Similarly to UTB LLC v Sheffield United Ltd a duty of good faith could also not be implied and, whilst the joint venture agreement was relational, it did not automatically create an implied duty of good faith. The parties had clearly considered duties of good faith and imposed these in certain limited circumstances.
Additionally, earlier this year the High Court ruled that a lender was not under an implied obligation to act in good faith when calling in a loan, requiring a valuation of a property portfolio and subsequently enforcing security. In Morley v Royal Bank of Scotland plc  EWHC 88, the Court rules that the loan agreement was not a “relational contract” and, having breach the loan to value covenant, the bank had an absolute right to call in the loan, without any obligation to act in good faith. A more detailed review of this case from a banking perspective may be found here.
Whilst the High Court has established the concept of “relational” contracts”, these recent cases 2019 and 2020 suggest that the Courts take a more critical approach when implying duties of good faith, even where a relational contract exists.
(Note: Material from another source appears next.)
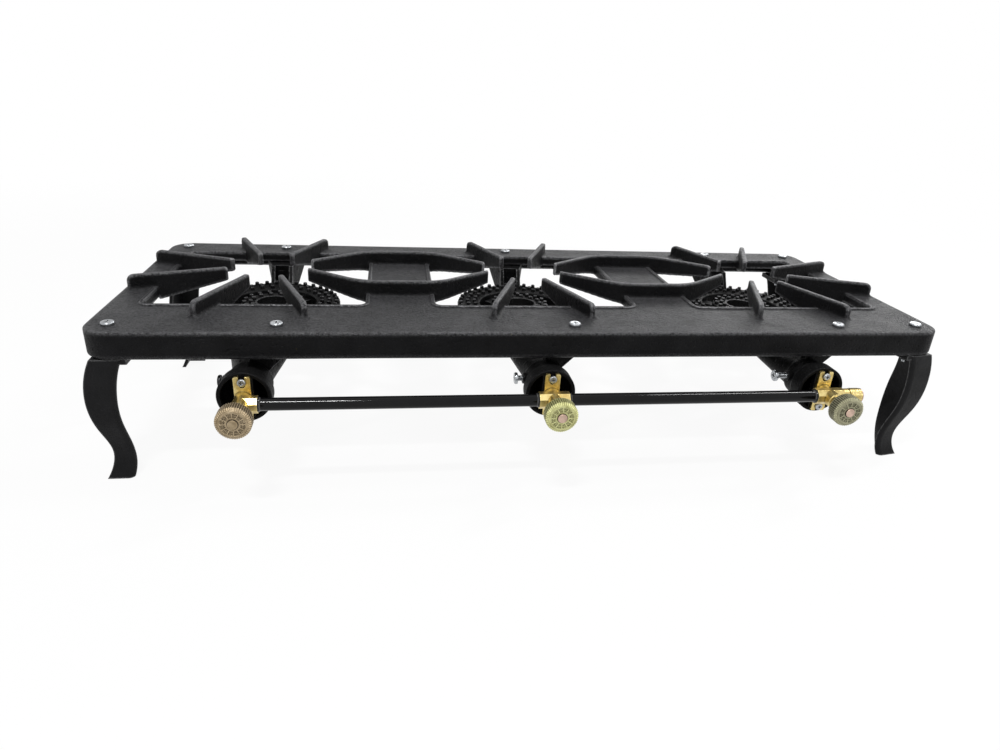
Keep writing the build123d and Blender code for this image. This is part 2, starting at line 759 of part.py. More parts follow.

However, it is clear that the UK courts are entertaining duties of good faith in English law further than they have done so in the past, and look at both the contract and particular facts, before reaching a determination.
To avoid any ambiguity, when drafting long-term contracts, always consider whether the contract may be considered “relational” by taking into account the key characteristic of such contracts.
If implied duties of good faith are not intended to be included within the contact, then parties should expressly exclude these in the contract by stating that there is no duty of good faith toward each other. However, if a duty of good faith is intended in certain circumstances or generally, then this should equally be expressly stated in the contract.